After the first few years, one comes to realise that university, tafe or any isolated academic environment does not train you to become a designer – it’s missing that one vital ingredient, the client. It’s only through repeated disappointment (when your idea gets thrown out by the client or the art director) that you begin to learn what design is – a compromise. For a while, like any grieving stage, you close your eyes and pretend that it’s not happening. You believe that one day, if you persist, someone will see your genius for what it truly is and your ideas will matter.

Occasionally, as random as a poker  machine pays out the top prize, a client says yes, yes I like your work, you matter . You get that uncensored, unchanged design idea through the client gates and out in to the real world. The billboard gets printed, the brochure distributed, the flags don your vision in the city square. The sense of pride you have is immense, almost unmatched to anything before. This feeling feels like it will last forever, perhaps years, especially when you win that coveted industry award and have a trophy to show for it. You officially call yourself a prodigy and believe you’ve now got the experience to take on the art director for his job. But in reality, time passes – 1 month, 2 months, 6 months slowly ticks away as sure as a metronome keeps time. The irony of course is that the feeling wanes, the drudgery of client negotiation returns, the endless days of concept re-work consume your every thought and you persist once again, hoping that one day, the client will say yes to your unchanged output soon.

There’s a problem with this model for the makers. Design masquerades as a paying seductress. It lures you with its siren song singing, “Come forth, channel your creative energy (i.e. your insatiable need to make) in to something that will give you money to live. You will get that feeling of maker pride, I promise. The world cares. Your creative director cares. You can make a difference.” But the reality is, over the course of one’s 40-year career it will probably amount to 17.3 months of  pure ‘maker joy’ (if that’s what you want to call it) but hey, who’s counting?

I should pause for a moment before a rant descends upon me; despite my cynical outlook thus far in this post, a professional design career is not all doom and gloom. I’m sure I could do no other job – getting paid for those fleeting moments of ‘maker-joy’ is somehow addictive. Like the rat who continues to run the maze looking for the cheese: he knows it’s there somewhere, he just needs to keep looking. It’s just like art really, you may paint 10 paintings but only like one, you may compose 70 songs and have barely enough for an album. What design gives you that art does not is the relationships you build with the people you work with and those you work for. This is one of the unsung rewards of any design career. I’m quickly learning that these relationships are probably the most important and rewarding aspect of professional design. My career is only 11-years old and I’ve had the pleasure to work with and learn from some very talented thinkers. With that said, whilst I may be proud of the work I produce in my professional career, what I’m finding is that it’s not scratching that ‘maker-itch’ within me often enough. I need to tell & show people my version of the world without filtering it through the lens of creative director or client.
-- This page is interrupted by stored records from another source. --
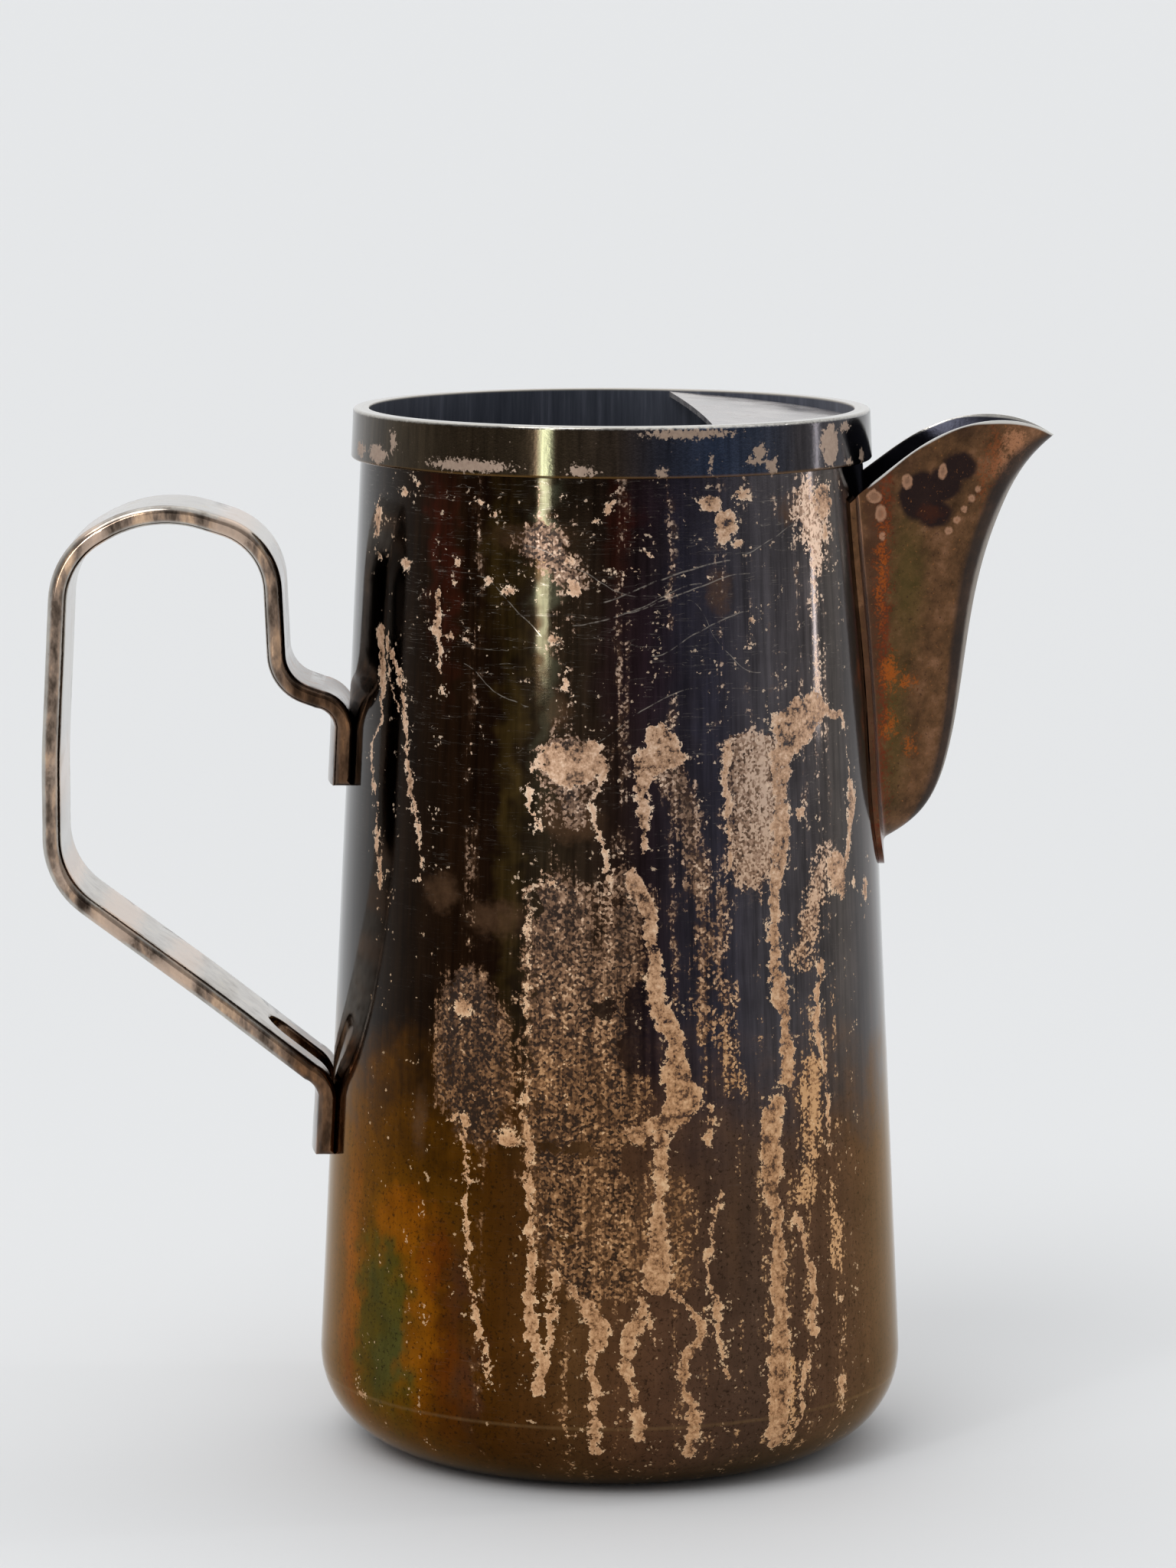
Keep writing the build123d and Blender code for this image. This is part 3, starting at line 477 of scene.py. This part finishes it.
broken = add(tree, "ShaderNodeMapRange", {1: 0.42, 2: 0.56}, {0: drift})
scratch = add(tree, "ShaderNodeMath", {"operation": "MULTIPLY"},
    {0: short.outputs[0], 1: upper.outputs[0]})
scratch = add(tree, "ShaderNodeMath", {"operation": "MAXIMUM"},
    {0: scratch.outputs[0], 1: hair.outputs[0]})
scratch = add(tree, "ShaderNodeMath", {"operation": "MULTIPLY"},
    {0: scratch.outputs[0], 1: broken.outputs[0]}).outputs[0]
film_and_painted_light = add(tree, "ShaderNodeMix", {"data_type": "RGBA", 7: linear("#a59b90")},
    {0: scratch, 6: film_and_painted_light.outputs[2]})

# The inside kept a blue-black film. The cut rim is worn bright, and solder shows as a dull seam.
# A face is on the inside where it looks back towards a point on the axis, 150 mm up.
rim_height = cad_box[1][2] * 1000
seam_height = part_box("base_pan")[1][2] * 1000
aim_out = add(tree, "ShaderNodeVectorMath", {"operation": "SUBTRACT", 1: (0, 0, 150)}, {0: mm})
outward = add(tree, "ShaderNodeVectorMath", {"operation": "DOT_PRODUCT"},
    {0: normal, 1: aim_out.outputs[0]})
inner = add(tree, "ShaderNodeMath", {"operation": "LESS_THAN", 1: 0.0},
    {0: outward.outputs[1]}).outputs[0]
outer = add(tree, "ShaderNodeMath", {"operation": "SUBTRACT", 0: 1.0}, {1: inner}).outputs[0]
marked = add(tree, "ShaderNodeMath", {"operation": "MULTIPLY"}, {0: marked, 1: outer}).outputs[0]
colour = add(tree, "ShaderNodeMix", {"data_type": "RGBA"},
    {0: marked, 6: film_and_painted_light.outputs[2], 7: tan.outputs[2]})
bath = add(tree, "ShaderNodeValToRGB",
    {"stops": [(0.3, "#40444f"), (0.75, "#6d707e"), (0.45, "#4c505c"), (0.55, "#545864")]},
    {0: wiped})
colour = add(tree, "ShaderNodeMix", {"data_type": "RGBA"},
    {0: inner, 6: colour.outputs[2], 7: bath.outputs[0]})
worn = add(tree, "ShaderNodeMapRange", {1: rim_height - 0.5, 2: rim_height - 0.1},
    {0: height}).outputs[0]
colour = add(tree, "ShaderNodeMix", {"data_type": "RGBA", 7: linear("#b9b3a9")},
    {0: worn, 6: colour.outputs[2]})
seam = add(tree, "ShaderNodeMath", {"operation": "SUBTRACT", 1: seam_height}, {0: height})
seam = add(tree, "ShaderNodeMath", {"operation": "ABSOLUTE"}, {0: seam.outputs[0]})
seam = add(tree, "ShaderNodeMapRange", {1: 0.1, 2: 0.5, 3: 0.5, 4: 0.0}, {0: seam.outputs[0]})
seam = add(tree, "ShaderNodeMath", {"operation": "MULTIPLY"},
    {0: seam.outputs[0], 1: drift}).outputs[0]
colour = add(tree, "ShaderNodeMix", {"data_type": "RGBA", 7: linear("#8d6e48")},
    {0: seam, 6: colour.outputs[2]})

# Polished plate mirrors the room; the marks are matt. The pores are hundredths of a mm deep.
gloss = add(tree, "ShaderNodeMapRange", {1: 0.3, 2: 0.75, 3: 0.03, 4: 0.12}, {0: cloud})
dulled = add(tree, "ShaderNodeMath", {"operation": "MAXIMUM"}, {0: marked, 1: inner})
rough = add(tree, "ShaderNodeMath", {"operation": "MULTIPLY"}, {0: speck, 1: outer})
dulled = add(tree, "ShaderNodeMath", {"operation": "MULTIPLY_ADD", 1: 0.75, "use_clamp": True},
    {0: rough.outputs[0], 2: dulled.outputs[0]}).outputs[0]
gloss = add(tree, "ShaderNodeMix", {"data_type": "FLOAT", 3: 0.45},
    {0: dulled, 2: gloss.outputs[0]})
shine = add(tree, "ShaderNodeMapRange", {3: 1.0, 4: 0.5}, {0: dulled})
tint = add(tree, "ShaderNodeMix", {"data_type": "RGBA", 6: linear("#ffffff"), 7: linear("#f0e2d0")},
    {0: lower_body})
relief = add(tree, "ShaderNodeBump", {"Strength": 0.12, "Distance": 0.00004}, {"Height": crumb})
shader = add(tree, "ShaderNodeBsdfPrincipled", links={
    "Base Color": colour.outputs[2], "Roughness": gloss.outputs[0], "Metallic": shine.outputs[0],
    "Specular Tint": tint.outputs[2], "Normal": relief.outputs[0]})
coat(plate, shader, "body_wall", "base_pan")

# Rim band
# A strip of the same plated sheet is wrapped round the mouth and soldered flush with its top. Its
# upper edge is rubbed bright by lids and cloths, and polish has dried in the corner below it.
band_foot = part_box("rim_band")[0][2] * 1000

# Plated sheet gives the same dark mirror as the wall, but bluer and crossed by level tan marks,
# with a line of rubbed silver on top and a straw-coloured one below. A narrow pale upright stripe
# across it is a painted highlight of the left lamp.
band, tree, mm, _ = surface("plated sheet, rubbed at the rim")
turn, height, _ = round_the_wall(tree, mm)
flat = add(tree, "ShaderNodeCombineXYZ", links={0: turn, 1: height})
ragged = wobble(tree, mm, {"Scale": 0.7, "Detail": 3.0, "Roughness": 0.65}, 2.5, 1.2)
at = add(tree, "ShaderNodeVectorMath", {"operation": "ADD"},
    {0: flat.outputs[0], 1: ragged}).outputs[0]
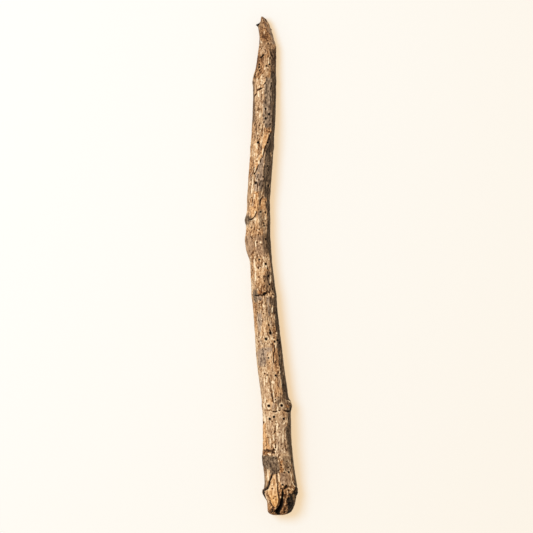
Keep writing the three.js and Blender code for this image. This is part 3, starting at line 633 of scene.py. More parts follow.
# Short cracks strewn all around: how many are drawn, the range of each value, the lean of a crack
# for its length and the spread of that, how many degrees its middle is off the line, and the
# height below which they are laid.
FISSURES = {
    "seed": 32, "count": 240, "heights": (30, 292), "lengths": (1.5, 8), "lean": (-0.1, 0.16),
    "kink": 2, "widths": (0.3, 0.5), "below": 266,
}
USUAL_RADIUS = 7.0

# Small brown pits: height, x and radius. Each is a short stroke, of this width for a radius of 1.
PITS = [
    (292.5, -3.6, 0.5), (290.2, -2.9, 0.4), (285.1, -1.8, 0.5), (283.1, -1.5, 0.5),
    (283.2, 0.3, 0.45), (281.4, -6.7, 0.5), (280.3, -5.9, 0.4), (272.6, -7.4, 0.4),
    (263.4, -4.5, 0.4), (262.0, -7.6, 0.4), (259.2, -3.6, 0.5), (252.8, -8.6, 0.45),
    (243.4, -9.8, 0.5), (240.6, -9.9, 0.5), (236.0, -4.2, 0.5), (234.7, -0.6, 0.5),
    (233.9, -6.8, 0.4), (231.8, -1.2, 0.5), (217.3, -6.2, 0.4), (213.1, -11.1, 0.4),
    (208.9, -10.4, 0.35), (212.4, -8.3, 0.6), (203.0, -4.6, 0.5), (201.3, -7.2, 0.5),
    (197.6, -5.0, 0.5), (190.6, -12.0, 0.4), (186.2, -11.9, 0.4), (172.5, -11.7, 0.5),
    (171.5, -6.9, 0.5), (168.5, -7.3, 0.5), (169.9, -10.6, 0.3), (167.8, -15.0, 0.5),
    (163.8, -8.5, 0.55), (162.6, -5.7, 0.5), (155.0, -2.7, 0.4), (152.3, -4.5, 0.35),
    (148.5, -7.8, 0.6), (149.2, -11.1, 0.5), (142.9, -7.4, 0.5), (143.3, -4.0, 0.45),
    (140.5, -3.8, 0.5), (136.8, -2.7, 0.4), (134.9, -4.0, 0.4), (132.0, -11.1, 0.45),
    (132.2, -2.0, 0.4), (129.1, -9.8, 0.5), (129.0, -6.4, 0.5), (127.0, -6.9, 0.5),
    (123.3, -8.9, 0.4), (121.8, -10.4, 0.5), (121.6, -8.4, 0.45), (121.0, -4.4, 0.4),
    (114.1, -1.3, 0.6), (113.8, 1.4, 0.6), (112.6, 2.2, 0.4), (109.3, 1.6, 0.4), (106.5, 1.9, 0.5),
    (106.6, -7.3, 0.4), (104.2, -7.4, 0.5), (104.7, -5.7, 0.35), (103.0, -1.8, 0.45),
    (99.5, -3.3, 0.5), (98.2, 2.1, 0.4), (92.4, 3.0, 0.6), (91.5, -1.0, 0.35), (88.5, 4.0, 0.5),
    (85.0, -4.0, 0.4), (83.0, -6.5, 0.5), (82.3, -3.4, 0.4), (83.7, 4.6, 0.4), (72.8, 5.8, 0.6),
    (71.0, 4.2, 0.4), (69.0, -2.4, 0.5), (56.6, 0.9, 0.5), (55.7, 2.9, 0.45), (53.8, 1.5, 0.4),
    (50.0, 5.4, 0.5), (49.6, -3.4, 0.4), (43.1, 0.5, 0.45), (42.8, 6.4, 0.4), (41.9, -3.4, 0.4),
    (40.9, 2.7, 0.4), (40.0, 6.9, 0.45), (45.8, 3.2, 0.4), (34.9, 1.6, 0.35), (33.9, -4.2, 0.5),
    (36.0, -3.3, 0.4), (32.4, 9.8, 0.45), (30.6, 5.6, 0.45), (29.0, 6.0, 0.4), (28.9, 10.8, 0.5),
    (27.3, 4.6, 0.3), (25.8, 8.2, 0.4), (25.3, 3.5, 0.4), (16.2, 0.4, 0.55), (17.8, 0.3, 0.35),
    (12.4, 8.4, 0.5), (10.3, 1.0, 0.4), (11.4, 2.2, 0.35), (5.0, 7.3, 0.5), (3.2, 8.7, 0.5),
]
PIT_WIDTH = 2.2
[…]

Art (or as I like to call it, self-expression) is playing an increasingly important role in my life outside of my professional design career. Sure, it means late nights but the late nights don’t matter when you’re doing it for yourself. It’s also frustrating, sometimes the maker itch simply can’t be scratched because the day has been spent negotiating a way through yet another client critique minefield and by golly, that endeavour is tiring! But, it does not, it cannot stop my overwhelming need. I’m a maker and I will continue to make; not for the gratification of a client and their business objectives, not to reach my KPI’s or climb another rung in the professional ladder, not even to win one of the 4-million awards that the creative services industry dangles in front of businesses every year to try and help them evaluate their self-worth; none of that business-y stuff matters when your goal is to tell your story and to tell it your way.

I make! Not because I’m insecure but because I’m actually too secure; perhaps too sure of myself – just like I was when I wandered in to my first design job. I’m too sure that my version of events counts. I truly believe I can affect positive change in our world and the harsh reality is that there’s a real chance that the client’s budget may not  help me get there nor will the creative director’s opinion of my colour palette selection. It may not count to anyone except me, but, if the output of my own self-expression can inspire someone else to tell their version of events, then the reward for me isn’t in the  response  from the outside world, it’s in the contribution to it.

If this message in a bottle gets to a young designer out there about to embark on their career, or a seasoned designer who once had dreams of being an artist or performer when they graduated from college because they had the same urge to make, I leave you with this:

Find some time in your day (it need only be 1o minutes) and sketch what’s in front of you, write down what comes to your mind or play that favourite series of notes on your piano that you used to enjoy so much. Every mark you make, physical or digital, tells your story and tells it your way. Who knows where another soul will take it or what meaning it might have for them. We can choose to share our view with the world or not – our own version of events is too important to exist only in that little film projector in the mind.